The electric car push is on. Sadly, what people save on petrol bills looks like it’s going to be spent on electricity or tax.
Steve Goreham outlines the international push to get our cars and heaters electrified. But the dark alter-implication of electrification is renewables. (No point in driving a coal driven car.) It follows then, that electrification of everything that isn’t already electrificated, will mean more solar, more wind, and then more decimal places on your electricity bill. Welcome to the Bermuda triangle of cost savings in a subsized-mandated-unfree-market. The more you save, the less you have.
We all know wind power is “free”, but somehow costs seem to keep rising in places with more wind power. It’s so unfair:
Inconvenient Factoid:  Electricity prices in most top “wind” powered US states rose 2 – 7 times faster than in other states
Read and weep Australians. Pedal faster:
“…on average US electricity prices increased less than five percent during the eight years from 2008 to 2016″
Some US consumers are still paying rates in single digits.
For contrast, the Australian situation, is pathos and bathos simultaneously:
Australian households are paying 60 per cent more for their power than those in the US and double their Canadian counterparts after enjoying the third-lowest electricity prices of any OECD nation a decade ago.  — Simon Benson
See the graph. Please someone tell me why Texas prices have fallen. Is that shale oil I see? Wikipedia tells me “Texas produces the most wind electricity in the U.S., but also has the highest Carbon Dioxide Emissions of any state.” Ahhh. — Jo
UPDATE: From comments below and from Goreham — Texas electricity is deregulated, so competition is fierce, and obviously it also has shale.
_________________________________________

Electrification—The Road to Higher Energy Prices

Guest post by Steve Goreham, Climate Science Coalition of America

Originally published in Master Resource.

“Electrification” is the new buzz word touted by climate fighters and environmental groups. Where electrification once meant providing electricity to people, today it often means elimination of traditional fuels. But the only tangible result of green electrification policies will be higher energy prices.

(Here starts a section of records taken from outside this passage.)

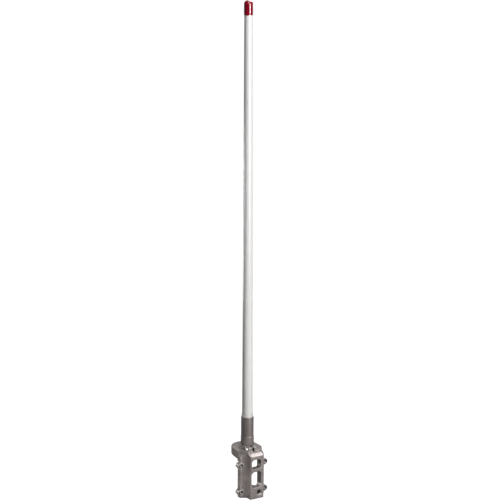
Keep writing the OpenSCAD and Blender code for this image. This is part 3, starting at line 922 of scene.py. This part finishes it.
def area_light(name, place, target, size, power, color=(1, 1, 1), glossy_only=False):
    """Area light of (width, height). A glossy-only one is a reflector card: seen in
    reflections, it adds no diffuse light."""
    light = bpy.data.lights.new(name, "AREA")
    light.shape = "RECTANGLE"
    light.size, light.size_y = size
    light.energy = power
    light.color = color
    obj = bpy.data.objects.new(name, light)
    bpy.context.scene.collection.objects.link(obj)
    obj.location = place
    direction = Vector(target) - Vector(place)
    obj.rotation_euler = direction.to_track_quat("-Z", "Y").to_euler()
    obj.visible_camera = False
    if glossy_only:
        obj.visible_diffuse = False
    return light


def build_lights():
    area_light("key_soft", around(degrees=44, distance=2.2, z=1.0), target=(0, AXIS_Y, 0.62),
               size=(0.95, 2.4), power=46, color=(1.0, 0.988, 0.97))
    area_light("top_soft", around(degrees=20, distance=1.1, z=2.9), target=(0, AXIS_Y, 0.2),
               size=(1.3, 1.3), power=34)
    fill = area_light("fill_left", around(degrees=-62, distance=0.9, z=0.10),
                      target=(0, -0.02, 0.030), size=(0.16, 0.08), power=0.023,
                      color=(1.0, 0.975, 0.95))
    fill.spread = math.radians(12)
    area_light("card_left_back", around(degrees=-117, distance=1.6, z=0.25),
               target=(0, AXIS_Y, 0.06), size=(0.9, 0.5), power=11, glossy_only=True)
    area_light("cap_strip", around(degrees=42, distance=2.2, z=0.78),
               target=(0, AXIS_Y, 1.13), size=(0.34, 0.5), power=22, glossy_only=True)
    area_light("card_bevel", around(degrees=162, distance=1.5, z=1.9),
               target=(0, -0.03, 0.106), size=(0.9, 0.9), power=26, glossy_only=True)


def build_camera():
    """Long lens looking down at the antenna, with a slight roll."""
    heading = CAMERA_AZIMUTH + math.radians(-0.0578)
    pitch = math.radians(15.4461)           # below the horizon
    roll = math.radians(0.1767)
    camera = bpy.data.cameras.new("camera")
    camera.sensor_width = 36
    camera.lens = 161.577
    camera.clip_end = 200
    obj = bpy.data.objects.new("camera", camera)
    bpy.context.scene.collection.objects.link(obj)
    forward = Vector((-math.sin(heading) * math.cos(pitch),
                      math.cos(heading) * math.cos(pitch), -math.sin(pitch)))
    level_right = Vector((math.cos(heading), math.sin(heading), 0))
    level_up = level_right.cross(forward)
    right = level_right * math.cos(roll) + level_up * math.sin(roll)
    up = -level_right * math.sin(roll) + level_up * math.cos(roll)
    matrix = Matrix((right, up, -forward)).transposed().to_4x4()
    matrix.translation = Vector(around(degrees=0, distance=4.8414, z=1.9184))
    obj.matrix_world = matrix
    bpy.context.scene.camera = obj


# ------------------------------------------------------------------ scene
build_radome()
build_cap()
build_bead()
build_collar()
build_base_plug()
build_connector()
build_locknut()
build_clamp_fasteners()
build_pinch_fasteners()
build_grub_screw()
build_castings()

# CAD parts that no piece replaces keep their mesh
for node_name, part in NODES.items():
    if not part.hide_render:
        part.data.materials.clear()
        part.data.materials.append(MATERIALS[SLOT[node_name]])

bpy.context.scene.view_settings.view_transform = "Standard"
bpy.context.scene.view_settings.look = "None"
build_floor()
build_world()
build_lights()
build_camera()
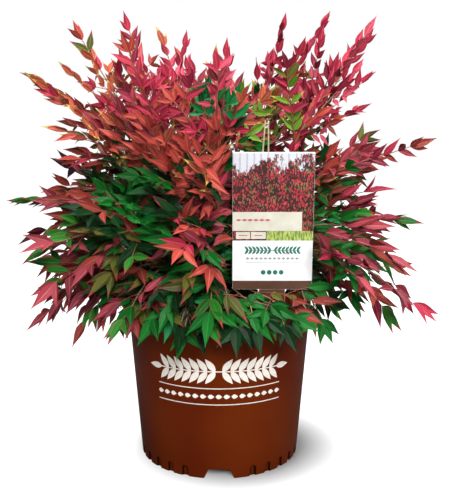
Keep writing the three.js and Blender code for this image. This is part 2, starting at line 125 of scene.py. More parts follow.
def leaf_outline(length: float, width: float, steps: int) -> list[Flat]:
    """A pointed leaf's outline, anticlockwise from its root at the origin, along the first axis.

    Args:
        length: from its root to its tip.
        width: across its widest part.
        steps: points between root and tip, on each side.

    Returns:
        The outline.
    """
    shares = [i / (steps + 1) for i in range(1, steps + 1)]
    upper = [(s * length, width / 2 * math.sin(math.pi * s**0.8)) for s in shares]
    return [(0, 0), *[(u, -v) for u, v in upper], (length, 0), *reversed(upper)]


def tube_faces(rings: int, sides: int) -> list[Face]:
    """Faces of a closed tube whose points are its one end, its rings in order, and its other end.

    Args:
        rings: how many rings it has.
        sides: how many points a ring has.

    Returns:
        The faces. They point outwards where the rings run anticlockwise about the tube's own way.
    """
    last = 1 + (rings - 1) * sides
    faces: list[Face] = [(0, 1 + (k + 1) % sides, 1 + k) for k in range(sides)]
    for first in range(1, last, sides):
        for k in range(sides):
            a, b = first + k, first + (k + 1) % sides
            faces.append((a, b, b + sides, a + sides))
    return faces + [(last + k, last + (k + 1) % sides, last + sides) for k in range(sides)]


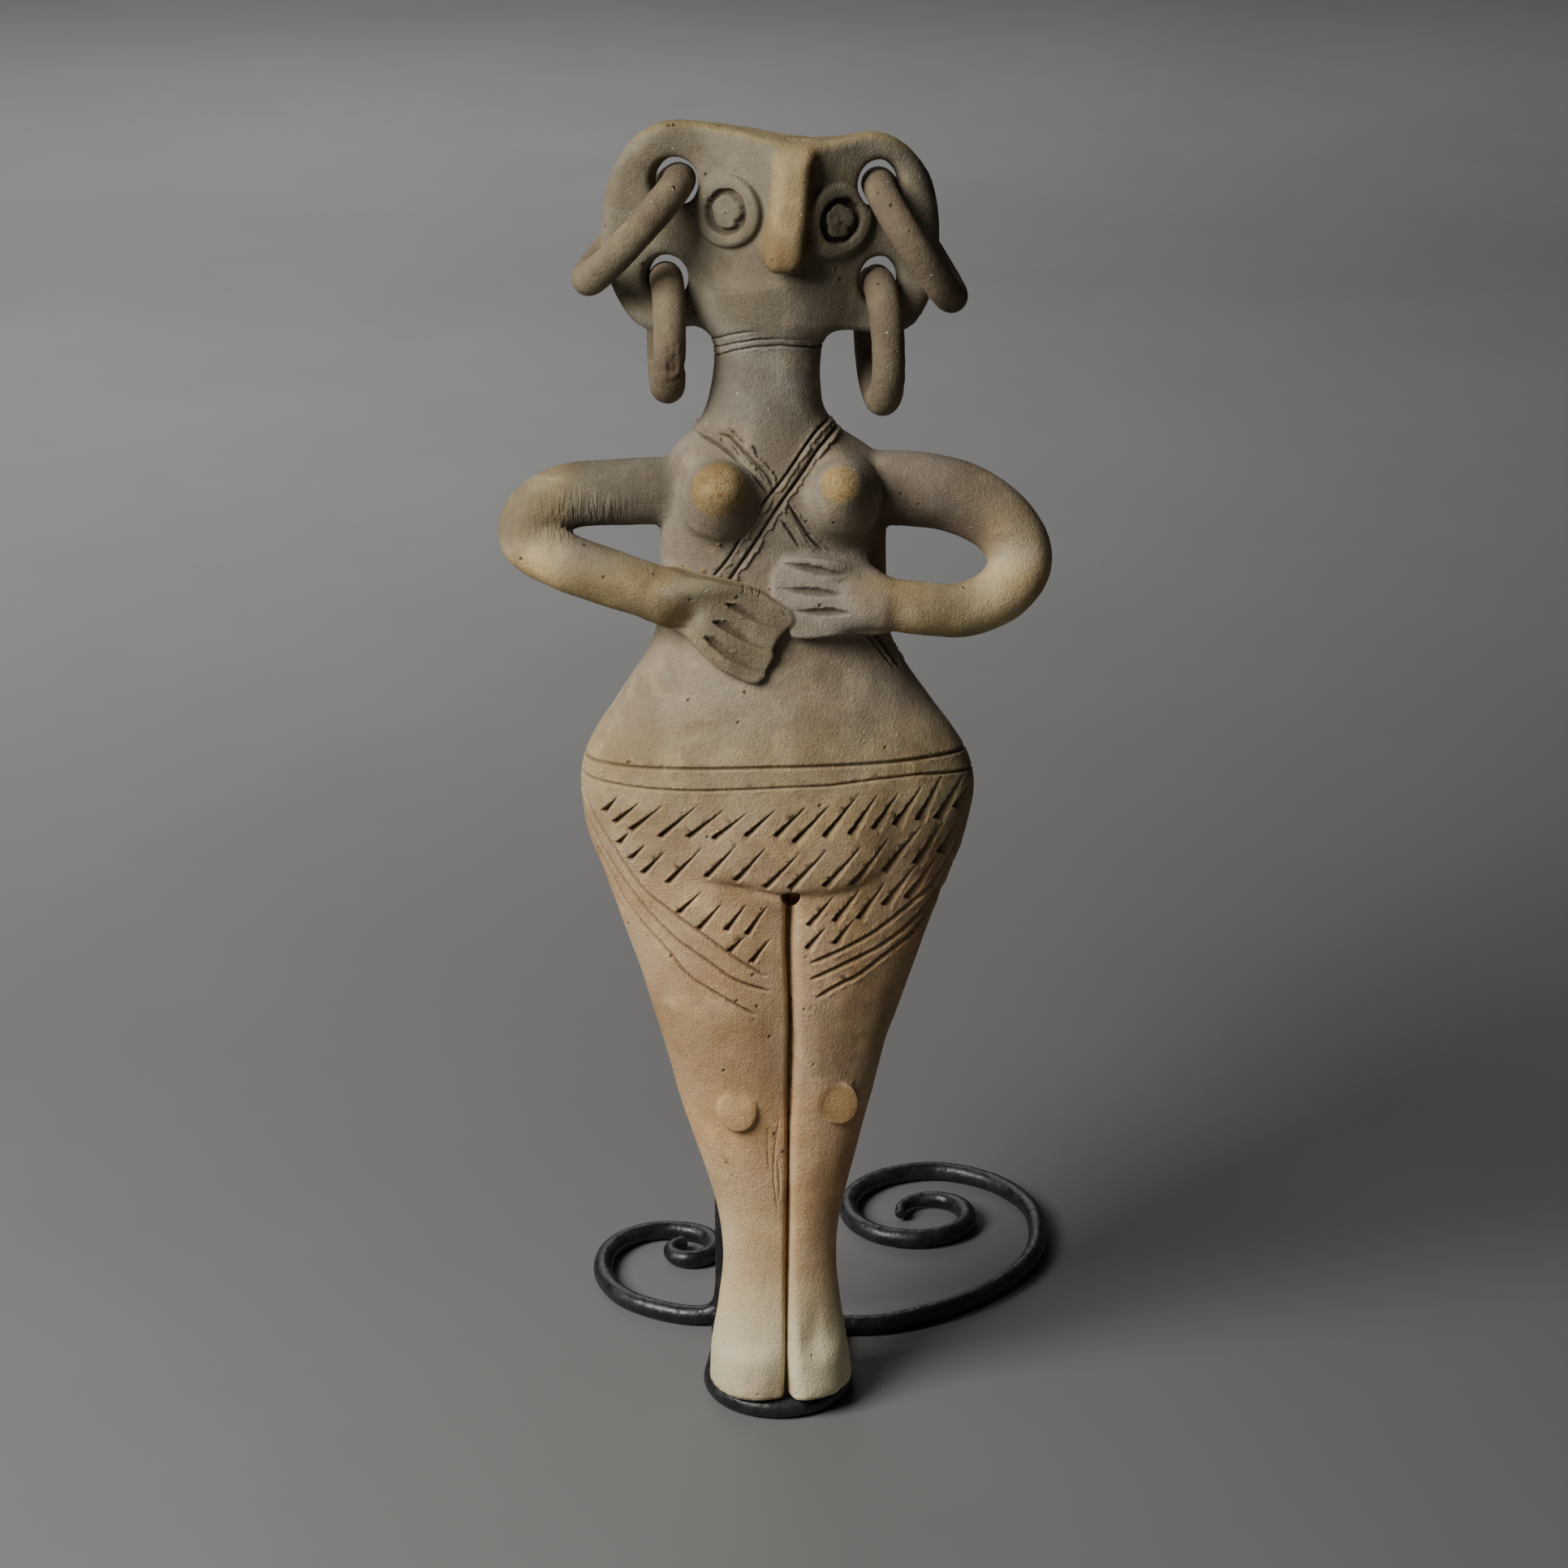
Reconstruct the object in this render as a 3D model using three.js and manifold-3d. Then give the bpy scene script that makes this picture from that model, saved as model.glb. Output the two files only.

Proponents of electrification intend to force transportation and heating and cooling systems to run on electricity, and eliminate the use of hydrocarbon fuels. Electric cars, electric furnaces and water heaters, and heat pumps must replace gasoline-powered vehicles and gas-fueled appliances. In addition, wind or solar systems must supply the electricity, not power plants using coal or natural gas, in order to reduce greenhouse gas emissions.

California’s 2017 Climate Change Scoping Plan calls for a 40-percent reduction in greenhouse gas emissions by 2030 and an 80-percent reduction by 2050. Goals call for 4.2 million plug-in electric and plug-in hybrid cars on California roads by 2030, up from about 300,000 today. The plan also calls for electrification of space and water heating.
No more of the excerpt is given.